Revenue and conversion impact

Sales cycles slow down when customers hesitate or seek clarification. In competitive markets, outdated information can be enough to push a prospect toward a competitor with clearer, more consistent messaging.

Brand inconsistency during key moments

After rebrands, product launches, or strategic shifts, lingering old content weakens the impact of leadership decisions. Instead of reinforcing the new direction, the website sends mixed signals.

Internal inefficiency

Sales, marketing, and support teams often become the first line of damage control. Time that should be spent closing deals or serving customers is redirected toward explaining discrepancies that should not exist.

Regulatory and compliance exposure

Outdated policy pages, disclosures, or legal language can pose risks, especially in regulated industries. What appears to be a minor delay online can become a governance issue.
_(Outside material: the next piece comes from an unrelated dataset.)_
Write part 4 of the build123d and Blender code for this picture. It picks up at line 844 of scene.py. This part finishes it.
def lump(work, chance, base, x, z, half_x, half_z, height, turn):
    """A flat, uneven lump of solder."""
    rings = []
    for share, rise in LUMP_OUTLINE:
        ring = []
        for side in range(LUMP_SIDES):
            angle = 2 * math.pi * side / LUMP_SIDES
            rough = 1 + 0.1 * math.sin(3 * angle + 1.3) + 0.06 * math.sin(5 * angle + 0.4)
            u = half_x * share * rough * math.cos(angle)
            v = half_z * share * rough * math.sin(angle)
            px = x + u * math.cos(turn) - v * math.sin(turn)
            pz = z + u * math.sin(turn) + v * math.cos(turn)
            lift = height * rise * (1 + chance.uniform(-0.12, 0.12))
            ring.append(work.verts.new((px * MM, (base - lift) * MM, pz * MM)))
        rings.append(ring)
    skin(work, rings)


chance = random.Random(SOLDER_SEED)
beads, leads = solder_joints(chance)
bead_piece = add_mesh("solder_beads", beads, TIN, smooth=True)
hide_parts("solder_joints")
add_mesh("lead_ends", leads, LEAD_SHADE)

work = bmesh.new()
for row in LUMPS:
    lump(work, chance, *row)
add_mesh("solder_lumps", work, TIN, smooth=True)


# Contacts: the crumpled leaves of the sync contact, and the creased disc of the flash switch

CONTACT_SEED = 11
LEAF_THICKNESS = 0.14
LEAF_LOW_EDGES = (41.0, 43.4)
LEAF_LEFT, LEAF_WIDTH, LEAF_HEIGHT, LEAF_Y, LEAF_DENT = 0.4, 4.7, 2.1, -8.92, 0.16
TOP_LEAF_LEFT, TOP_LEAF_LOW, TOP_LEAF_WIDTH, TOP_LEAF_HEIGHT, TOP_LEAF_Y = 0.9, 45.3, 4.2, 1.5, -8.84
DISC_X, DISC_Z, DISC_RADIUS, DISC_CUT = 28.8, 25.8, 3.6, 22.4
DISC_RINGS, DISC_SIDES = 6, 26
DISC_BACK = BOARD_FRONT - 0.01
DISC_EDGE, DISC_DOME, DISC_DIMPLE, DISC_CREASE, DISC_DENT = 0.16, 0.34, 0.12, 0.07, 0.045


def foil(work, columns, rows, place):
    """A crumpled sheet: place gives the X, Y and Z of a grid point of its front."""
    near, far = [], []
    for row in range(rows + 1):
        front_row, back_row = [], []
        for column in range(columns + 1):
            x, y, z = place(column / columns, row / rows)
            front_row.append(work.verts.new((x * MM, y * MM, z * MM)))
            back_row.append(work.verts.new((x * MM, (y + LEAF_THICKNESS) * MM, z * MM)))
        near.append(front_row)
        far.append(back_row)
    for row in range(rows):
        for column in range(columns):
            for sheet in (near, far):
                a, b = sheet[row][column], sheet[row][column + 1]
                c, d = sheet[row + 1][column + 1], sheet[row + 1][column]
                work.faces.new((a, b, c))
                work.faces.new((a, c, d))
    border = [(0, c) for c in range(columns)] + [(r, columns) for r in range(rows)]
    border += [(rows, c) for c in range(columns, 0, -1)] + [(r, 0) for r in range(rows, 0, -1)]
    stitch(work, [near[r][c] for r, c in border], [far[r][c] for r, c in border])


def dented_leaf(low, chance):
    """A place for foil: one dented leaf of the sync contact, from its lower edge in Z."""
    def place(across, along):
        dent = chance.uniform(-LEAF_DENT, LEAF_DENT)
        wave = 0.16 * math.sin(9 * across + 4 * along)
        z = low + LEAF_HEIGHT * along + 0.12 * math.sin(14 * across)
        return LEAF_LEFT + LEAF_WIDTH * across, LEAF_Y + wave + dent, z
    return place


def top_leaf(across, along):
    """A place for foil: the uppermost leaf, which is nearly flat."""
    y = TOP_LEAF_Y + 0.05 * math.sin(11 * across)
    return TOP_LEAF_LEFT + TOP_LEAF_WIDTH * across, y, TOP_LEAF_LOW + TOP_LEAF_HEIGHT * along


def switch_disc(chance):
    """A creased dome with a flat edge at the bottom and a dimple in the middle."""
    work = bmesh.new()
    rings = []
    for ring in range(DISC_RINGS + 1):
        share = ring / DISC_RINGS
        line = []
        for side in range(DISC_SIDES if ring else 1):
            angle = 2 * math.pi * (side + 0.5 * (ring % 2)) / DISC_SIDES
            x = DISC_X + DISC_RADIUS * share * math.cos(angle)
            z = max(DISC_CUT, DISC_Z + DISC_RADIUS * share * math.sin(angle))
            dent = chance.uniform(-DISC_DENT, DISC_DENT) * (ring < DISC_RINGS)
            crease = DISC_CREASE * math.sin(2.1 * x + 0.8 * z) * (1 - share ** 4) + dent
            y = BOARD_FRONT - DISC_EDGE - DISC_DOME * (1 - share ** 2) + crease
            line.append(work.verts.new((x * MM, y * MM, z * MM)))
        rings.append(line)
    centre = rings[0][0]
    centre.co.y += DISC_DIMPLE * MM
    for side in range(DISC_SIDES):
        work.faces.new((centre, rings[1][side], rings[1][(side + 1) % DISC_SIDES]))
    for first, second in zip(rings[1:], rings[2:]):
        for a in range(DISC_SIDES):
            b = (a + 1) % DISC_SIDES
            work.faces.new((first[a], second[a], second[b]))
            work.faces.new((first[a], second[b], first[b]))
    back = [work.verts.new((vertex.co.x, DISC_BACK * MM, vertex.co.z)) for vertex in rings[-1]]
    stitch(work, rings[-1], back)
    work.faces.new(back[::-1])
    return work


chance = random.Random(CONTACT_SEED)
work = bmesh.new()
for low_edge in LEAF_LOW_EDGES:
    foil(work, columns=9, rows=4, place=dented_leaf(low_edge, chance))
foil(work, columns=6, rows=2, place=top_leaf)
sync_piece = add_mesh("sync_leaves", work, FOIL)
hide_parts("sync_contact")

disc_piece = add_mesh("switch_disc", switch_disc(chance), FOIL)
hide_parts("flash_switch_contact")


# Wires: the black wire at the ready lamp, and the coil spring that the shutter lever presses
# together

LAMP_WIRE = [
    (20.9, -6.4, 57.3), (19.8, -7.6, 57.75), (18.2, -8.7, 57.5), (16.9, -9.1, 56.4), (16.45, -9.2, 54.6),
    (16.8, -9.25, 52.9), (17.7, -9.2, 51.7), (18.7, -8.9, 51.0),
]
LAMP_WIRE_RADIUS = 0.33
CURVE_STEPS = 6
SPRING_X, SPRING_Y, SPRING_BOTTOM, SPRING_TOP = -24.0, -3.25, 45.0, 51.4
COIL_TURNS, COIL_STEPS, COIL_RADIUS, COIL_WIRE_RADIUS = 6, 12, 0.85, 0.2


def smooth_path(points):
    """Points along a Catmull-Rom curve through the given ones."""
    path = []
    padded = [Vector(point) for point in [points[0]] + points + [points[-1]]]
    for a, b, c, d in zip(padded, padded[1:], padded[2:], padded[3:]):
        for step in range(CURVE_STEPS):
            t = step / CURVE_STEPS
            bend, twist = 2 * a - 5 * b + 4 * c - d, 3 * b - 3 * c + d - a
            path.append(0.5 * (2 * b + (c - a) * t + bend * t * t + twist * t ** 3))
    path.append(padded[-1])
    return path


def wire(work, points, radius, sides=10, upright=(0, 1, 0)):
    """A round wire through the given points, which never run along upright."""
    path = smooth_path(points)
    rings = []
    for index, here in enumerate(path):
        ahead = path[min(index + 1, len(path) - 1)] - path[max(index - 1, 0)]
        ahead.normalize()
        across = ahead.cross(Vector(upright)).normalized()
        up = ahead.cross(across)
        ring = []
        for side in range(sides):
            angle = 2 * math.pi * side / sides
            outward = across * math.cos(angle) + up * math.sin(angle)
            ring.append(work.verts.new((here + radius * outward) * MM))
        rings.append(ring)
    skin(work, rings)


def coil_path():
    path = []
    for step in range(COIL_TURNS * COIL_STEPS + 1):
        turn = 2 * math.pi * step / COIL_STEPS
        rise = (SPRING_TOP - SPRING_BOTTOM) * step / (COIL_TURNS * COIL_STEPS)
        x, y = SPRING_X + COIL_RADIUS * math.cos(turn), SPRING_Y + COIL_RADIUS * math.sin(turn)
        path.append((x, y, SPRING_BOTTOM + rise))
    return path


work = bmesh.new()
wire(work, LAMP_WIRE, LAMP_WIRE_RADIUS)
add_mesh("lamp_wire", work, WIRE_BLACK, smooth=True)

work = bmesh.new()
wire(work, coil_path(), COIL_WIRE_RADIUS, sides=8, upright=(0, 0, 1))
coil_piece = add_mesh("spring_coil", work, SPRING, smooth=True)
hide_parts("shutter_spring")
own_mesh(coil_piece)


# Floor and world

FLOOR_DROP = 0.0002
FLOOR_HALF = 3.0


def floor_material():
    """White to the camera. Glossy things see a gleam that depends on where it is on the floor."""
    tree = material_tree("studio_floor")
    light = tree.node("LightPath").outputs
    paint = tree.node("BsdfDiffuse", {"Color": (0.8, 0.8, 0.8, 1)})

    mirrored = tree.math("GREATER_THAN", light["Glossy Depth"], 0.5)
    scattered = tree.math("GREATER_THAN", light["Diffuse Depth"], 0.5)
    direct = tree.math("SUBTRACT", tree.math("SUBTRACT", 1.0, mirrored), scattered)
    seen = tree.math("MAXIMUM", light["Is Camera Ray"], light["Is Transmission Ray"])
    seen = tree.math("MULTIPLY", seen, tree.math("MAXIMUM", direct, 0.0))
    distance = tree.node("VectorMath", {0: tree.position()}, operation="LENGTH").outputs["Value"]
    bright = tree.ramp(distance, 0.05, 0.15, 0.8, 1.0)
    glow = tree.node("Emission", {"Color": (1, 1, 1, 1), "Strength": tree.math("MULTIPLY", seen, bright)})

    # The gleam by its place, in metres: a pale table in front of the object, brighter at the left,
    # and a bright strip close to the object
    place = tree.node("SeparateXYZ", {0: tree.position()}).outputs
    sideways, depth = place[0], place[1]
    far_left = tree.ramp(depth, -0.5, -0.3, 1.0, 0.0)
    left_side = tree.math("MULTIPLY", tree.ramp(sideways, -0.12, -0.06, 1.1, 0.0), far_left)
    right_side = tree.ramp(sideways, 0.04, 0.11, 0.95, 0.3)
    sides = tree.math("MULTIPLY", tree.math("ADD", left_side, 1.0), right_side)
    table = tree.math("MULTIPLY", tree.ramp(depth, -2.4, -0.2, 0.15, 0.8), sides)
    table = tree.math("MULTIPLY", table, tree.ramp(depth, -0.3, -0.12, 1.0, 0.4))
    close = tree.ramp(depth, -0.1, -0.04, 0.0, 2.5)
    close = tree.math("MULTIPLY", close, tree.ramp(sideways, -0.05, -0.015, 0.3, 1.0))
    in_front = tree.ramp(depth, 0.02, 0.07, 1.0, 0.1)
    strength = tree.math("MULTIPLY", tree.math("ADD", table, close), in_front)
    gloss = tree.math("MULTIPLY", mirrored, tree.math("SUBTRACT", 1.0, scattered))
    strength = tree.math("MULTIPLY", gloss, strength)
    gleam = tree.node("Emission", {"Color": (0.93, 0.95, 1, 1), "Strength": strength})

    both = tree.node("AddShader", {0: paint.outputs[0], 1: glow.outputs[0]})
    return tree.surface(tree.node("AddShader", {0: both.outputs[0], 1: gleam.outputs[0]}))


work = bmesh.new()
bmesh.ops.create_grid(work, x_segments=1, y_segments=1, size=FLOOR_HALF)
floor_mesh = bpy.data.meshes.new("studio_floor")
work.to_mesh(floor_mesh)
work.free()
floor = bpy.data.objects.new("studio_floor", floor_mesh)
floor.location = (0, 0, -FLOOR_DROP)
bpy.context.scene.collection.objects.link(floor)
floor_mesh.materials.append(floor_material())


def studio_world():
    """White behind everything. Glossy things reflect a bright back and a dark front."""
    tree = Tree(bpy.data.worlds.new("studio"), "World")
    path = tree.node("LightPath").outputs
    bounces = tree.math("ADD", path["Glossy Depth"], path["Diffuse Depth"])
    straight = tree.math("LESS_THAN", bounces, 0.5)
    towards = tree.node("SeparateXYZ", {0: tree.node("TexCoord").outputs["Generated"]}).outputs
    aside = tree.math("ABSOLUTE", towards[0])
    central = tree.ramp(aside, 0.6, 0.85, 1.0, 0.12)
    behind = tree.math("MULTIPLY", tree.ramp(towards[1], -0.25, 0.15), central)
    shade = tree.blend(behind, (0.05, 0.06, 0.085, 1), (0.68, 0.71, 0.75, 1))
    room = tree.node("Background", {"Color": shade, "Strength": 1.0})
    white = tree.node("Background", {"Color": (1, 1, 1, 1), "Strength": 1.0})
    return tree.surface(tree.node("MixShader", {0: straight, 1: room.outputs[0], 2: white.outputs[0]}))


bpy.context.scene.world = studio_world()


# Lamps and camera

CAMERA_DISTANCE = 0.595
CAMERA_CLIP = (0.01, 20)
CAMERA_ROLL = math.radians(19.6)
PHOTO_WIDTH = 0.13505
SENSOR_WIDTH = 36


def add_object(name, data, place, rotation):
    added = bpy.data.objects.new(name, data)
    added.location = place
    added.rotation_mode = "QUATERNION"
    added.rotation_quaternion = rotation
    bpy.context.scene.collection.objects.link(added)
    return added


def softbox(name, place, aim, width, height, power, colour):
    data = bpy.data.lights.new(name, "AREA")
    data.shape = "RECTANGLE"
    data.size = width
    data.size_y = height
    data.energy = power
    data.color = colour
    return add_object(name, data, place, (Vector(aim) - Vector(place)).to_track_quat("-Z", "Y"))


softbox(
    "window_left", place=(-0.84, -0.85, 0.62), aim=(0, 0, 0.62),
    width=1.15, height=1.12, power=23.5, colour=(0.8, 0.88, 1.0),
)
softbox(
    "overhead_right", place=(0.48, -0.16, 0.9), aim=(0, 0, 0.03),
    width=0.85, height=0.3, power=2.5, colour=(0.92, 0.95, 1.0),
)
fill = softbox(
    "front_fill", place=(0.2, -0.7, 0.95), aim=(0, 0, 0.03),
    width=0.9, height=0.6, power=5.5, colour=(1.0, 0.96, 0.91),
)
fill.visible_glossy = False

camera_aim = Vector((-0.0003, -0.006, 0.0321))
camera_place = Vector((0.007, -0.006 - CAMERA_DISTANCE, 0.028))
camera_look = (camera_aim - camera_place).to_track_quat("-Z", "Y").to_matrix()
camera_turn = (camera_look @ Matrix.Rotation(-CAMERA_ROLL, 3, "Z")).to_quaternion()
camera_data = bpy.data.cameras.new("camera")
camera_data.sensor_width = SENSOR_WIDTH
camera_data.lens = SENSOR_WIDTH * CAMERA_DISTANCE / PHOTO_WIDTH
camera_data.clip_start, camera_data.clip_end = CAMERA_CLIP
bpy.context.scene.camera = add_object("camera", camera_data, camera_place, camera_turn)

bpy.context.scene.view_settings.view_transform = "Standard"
Why do old versions of pages continue to appear online

Even when internal teams confirm that a page has been updated, other systems may still be serving earlier versions. This behavior is common and usually the result of how the web prioritises speed and efficiency.
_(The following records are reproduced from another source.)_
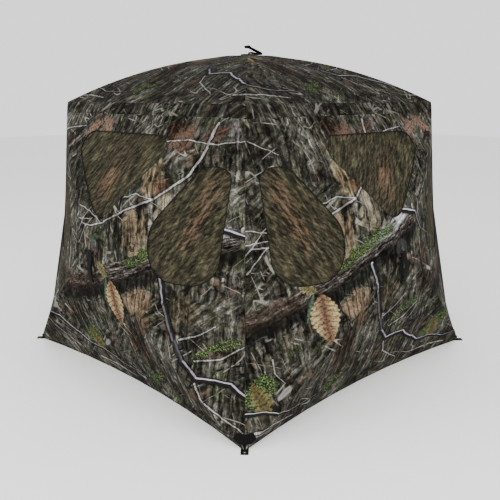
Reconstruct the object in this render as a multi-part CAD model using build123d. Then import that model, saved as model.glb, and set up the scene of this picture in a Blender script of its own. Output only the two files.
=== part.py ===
from build123d import *

import math
import os

# Pop up ground blind: five hub-and-pole faces, camo shell, netted windows and a zipped door.
#
# Millimetres, +Z up, origin on the ground under the roof hub. The walls face -Y (front), +X (right),
# +Y (back) and -X (left). Each face has a flat frame of its own: u along the face, v up it, w outwards.

# ---- driving dimensions -------------------------------------------------------------------------
BASE_HALF = 897.0  # half the side between two base corners
EAVE_HALF = 720.0  # half the side between two eave corners
EAVE_Z = 1412.0
ROOF_RISE = 250.0  # roof fabric at the hub above the eave corners
WALL_RISE = 225.0  # wall fabric at the hub outside the flat through its four corners
WALL_HUB_Z = 720.0
ROOF_BOW = 58.0  # how far a popped-out pole bows off its chord
WALL_BOW = 46.0
SEAM_SAG = 44.0  # corner seams draw in this far along x and along y
SEAM_SKEW = 1.35  # above 1 puts the deepest point of the corner seam below its middle
HEM_SAG = 72.0  # the hem draws in this far at mid side
FABRIC = 2.0
BAND = 60.0  # the strip of each side above the wall seam
HEM_TAPE_H = 24.0
HEM_TAPE_T = 5.0
ROWS = (0.0, 0.2, 0.4, 0.6, 0.8)
COLUMNS = 4
HUB_PATCH = 84.0  # corner radius of the flat square of fabric clamped by the hub

NET_GAP = 3.0
NET = 1.5
NET_LAP = 18.0
DOOR_GAP = 1.2
DOOR_SKIN = 2.0
ZIP_TAPE = 1.6
ZIP_LAP = 22.0

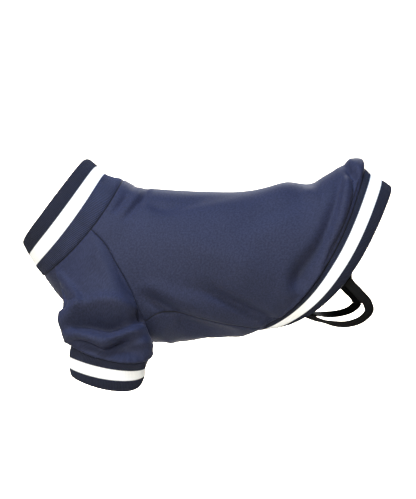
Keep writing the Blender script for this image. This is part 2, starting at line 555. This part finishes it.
def add_piece(name, outer, inner, uv, closed, material, seam_near, mirror=False, inner_uv=None):
    """One piece of cloth between an outer and an inner grid of points, in millimetres.

    uv has the cloth's own coordinates for each outer point, with one column more where it is closed.
    seam_near is near 1 beside a seam. The grid's first and last rows are its free or sewn edges.
    """
    rows, columns = outer.shape[:2]
    total = 2 * rows
    profile = np.concatenate([outer, inner[::-1]], axis=0)
    if mirror:
        profile = profile * (1, -1, 1)
    i, j = np.indices((total, columns if closed else columns - 1)).reshape(2, -1)
    near = np.stack([i, i + 1, i + 1, i], axis=1)
    over = np.stack([j, j, j + 1, j + 1], axis=1)
    faces = (near % total) * columns + over % columns
    inner_uv = uv if inner_uv is None else inner_uv
    across = np.concatenate([uv, inner_uv[::-1], uv[:1]], axis=0)
    loops = across[near, over]
    ends = i == total - 1
    loops[ends] = across[0][over[ends]]
    if not closed:  # the two sides are closed too
        k = np.arange(rows - 1)
        for column, flip in ((0, False), (columns - 1, True)):
            side = np.stack([k, total - 1 - k, total - 2 - k, k + 1], axis=1)
            side = side[:, ::-1] if flip else side
            faces = np.concatenate([faces, side * columns + column])
            loops = np.concatenate([loops, across[side, column]])
    points = profile.reshape(-1, 3)
    sample = faces[len(faces) // 4]
    a, b, c, d = points[sample]
    if np.dot(np.cross(c - a, d - b), outer_direction(outer, inner, mirror, sample[0])) < 0:
        faces = faces[:, ::-1]
        loops = loops[:, ::-1]
    mesh = bpy.data.meshes.new(name)
    mesh.from_pydata((points * MM).tolist(), [], faces.tolist())
    layer = mesh.uv_layers.new(name="cloth")
    layer.data.foreach_set("uv", (loops / UV_MM).reshape(-1).astype(np.float32))
    near_seam = mesh.attributes.new("seam", "FLOAT", "POINT")
    shade = np.concatenate([seam_near, seam_near[::-1]])
    near_seam.data.foreach_set("value", shade.reshape(-1).astype(np.float32))
    mesh.polygons.foreach_set("use_smooth", np.ones(len(faces), bool))
    mesh.set_sharp_from_angle(angle=np.radians(SHARP_DEGREES))
    mesh.materials.append(material)
    mesh.update()
    piece = add_object(name, mesh)
    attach(piece, "root")
    return piece


# ---- materials
class Shader:
    """Builds the node tree of a material or a world."""

    def __init__(self, name, kind=bpy.data.materials, last="Principled BSDF"):
        self.made = kind.new(name)
        self.made.use_nodes = True
        self.tree = self.made.node_tree
        self.surface = self.tree.nodes[last]

    def put(self, value, socket):
        if isinstance(value, bpy.types.NodeSocket):
            self.tree.links.new(value, socket)
        else:
            socket.default_value = value

    def node(self, kind, inputs=(), output=0, **settings):
        made = self.tree.nodes.new(kind)
        for key, value in settings.items():
            setattr(made, key, value)
        for key, value in dict(inputs).items():
            self.put(value, made.inputs[key])
        return made.outputs[output]

    def maths(self, operation, first, second=0.0, third=0.0):
        return self.node("ShaderNodeMath", {0: first, 1: second, 2: third}, operation=operation)

    def times(self, first, second, plus=0.0):
        return self.maths("MULTIPLY_ADD", first, second, plus)

    def mix(self, share, first, second, kind="MIX"):
        inputs = {0: share, 6: first, 7: second}
        return self.node("ShaderNodeMix", inputs, 2, data_type="RGBA", blend_type=kind)

    def noise(self, at, scale, detail=2.0, roughness=0.5):
        inputs = {"Vector": at, "Scale": scale, "Detail": detail, "Roughness": roughness}
        return self.node("ShaderNodeTexNoise", inputs)

    def between(self, value, low, high):
        """A smooth step of a value."""
        inputs = {"Value": value, "From Min": low, "From Max": high}
        return self.node("ShaderNodeMapRange", inputs, interpolation_type="SMOOTHSTEP")

    def cloth_place(self):
        """The cloth's own coordinates in millimetres: the vector, then across and down it."""
        uv = self.node("ShaderNodeUVMap", uv_map="cloth")
        vector_mm = self.node("ShaderNodeVectorMath", {0: uv, 3: UV_MM}, operation="SCALE")
        across, down = (self.node("ShaderNodeSeparateXYZ", {0: vector_mm}, k) for k in (0, 1))
        return vector_mm, across, down

    def wave(self, value, pitch, shift=0.0):
        """From 0 to 1 and back over each pitch."""
        turned = self.times(value, 2 * np.pi / pitch, shift)
        return self.times(self.maths("SINE", turned), 0.5, 0.5)

    def seam_shade(self, colour, dark):
        """A colour that goes dark beside the seams."""
        seam = self.node("ShaderNodeAttribute", attribute_name="seam", output=2)
        return self.mix(self.between(seam, 0.35, 1.0), colour, dark)

    def finish(self, colour, height, bump, rough, specular, sheen=(0.0, 0.5, (1, 1, 1, 1))):
        """The material: bump is strength and metres, rough what varies it with its least and most, and
        sheen weight, roughness and tint."""
        bump = {"Strength": bump[0], "Distance": bump[1], "Height": height}
        rough = {"Value": rough[0], "To Min": rough[1], "To Max": rough[2]}
        look = {
            "Base Color": colour,
            "Normal": self.node("ShaderNodeBump", bump),
            "Roughness": self.node("ShaderNodeMapRange", rough),
            "Specular IOR Level": specular,
            "Sheen Weight": sheen[0],
            "Sheen Roughness": sheen[1],
            "Sheen Tint": sheen[2],
        }
        for key, value in look.items():
            self.put(value, self.surface.inputs[key])
        return self.made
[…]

Browser and device caching

Web browsers store elements of websites, such as images, layouts, and styles, to improve loading speed. If updated assets reuse the same filenames, browsers may continue displaying older versions.

Content delivery networks (CDNs)

Many businesses rely on CDNs to ensure fast global performance. These systems store cached versions of pages across regional servers.

Search engines and indexed results

Search engines do not reflect changes instantly. They display what they last crawled and indexed, which may include:

  • An outdated title or description
  • Old content pulled into the search snippet
  • Legacy sitelinks or summaries

Social and messaging platform previews

Platforms such as LinkedIn, X, Slack, and messaging apps store link preview data. Even when the page itself is correct, the preview may remain outdated until the platform re-scrapes the URL.

Many “the page didn’t update” complaints are actually preview issues, not content issues.

What determines how quickly updates propagate

Several factors influence how fast updated content replaces older versions across the web:

  • Page importance: Frequently visited or well-linked pages update faster
  • Technical clarity: Clean URLs, strong internal linking, and proper status codes help search engines trust changes
  • Caching rules: Long cache lifetimes delay visible updates
  • External distribution: Third-party copies can continue circulating indefinitely

A structured response plan for leadership teams

CEOs do not need to execute technical fixes personally, but knowing the correct order of operations ensures teams address the right problem first.

1) Confirm the live source is accurate

Have your team verify:

  • The exact URL customers are seeing
  • The page displays correctly in a private or incognito window
  • The update was published to the live environment

2) Resolve outdated assets

If visuals or styling appear incorrect, the issue is often cached assets rather than page content.

Best practices include:

  • Using versioned filenames for updated images
  • Avoiding overwriting existing asset URLs

3) Clear hosting and CDN caches

Managed hosting platforms and CDNs usually offer cache purging options. Clearing the cache for affected URLs ensures visitors consistently receive the updated version.

4) Eliminate duplicate page versions

Multiple accessible versions of the same page confuse search engines.

Your team should ensure:

  • One preferred canonical URL
  • Proper 301 redirects from alternate versions
  • A clear canonical tag pointing to the main page

5) Prompt search engines to recrawl

If outdated information appears in search results, a fresh crawl is required.

Helpful actions include:

  • Confirming the page returns a standard 200 status
  • Including the page in the XML sitemap
  • Strengthening internal links to the updated page

6) Refresh outdated search previews

When Google continues showing an outdated snippet, a targeted refresh may be appropriate.

Google provides tools designed specifically to refresh search result displays when content has changed. A practical walkthrough is available here: remove outdated content.

7) Update social and messaging previews

If the problem appears only when links are shared, your team should refresh previews on the relevant platform by:

  • Confirming Open Graph metadata
  • Using properly sized preview images
  • Triggering a new scrape via the platform’s inspection tool

8) Address third-party copies separately

  • Issuing a takedown request when appropriate
  • Requesting corrections on syndicated or press content

Conclusion

Outdated website content persists because the internet relies on stored copies across browsers, delivery networks, search engines, and third-party platforms. Updating a page addresses only one layer of that ecosystem. The real issue is not technical complexity; it is reputation management. Clear, current information signals competence, reliability, and attention to detail.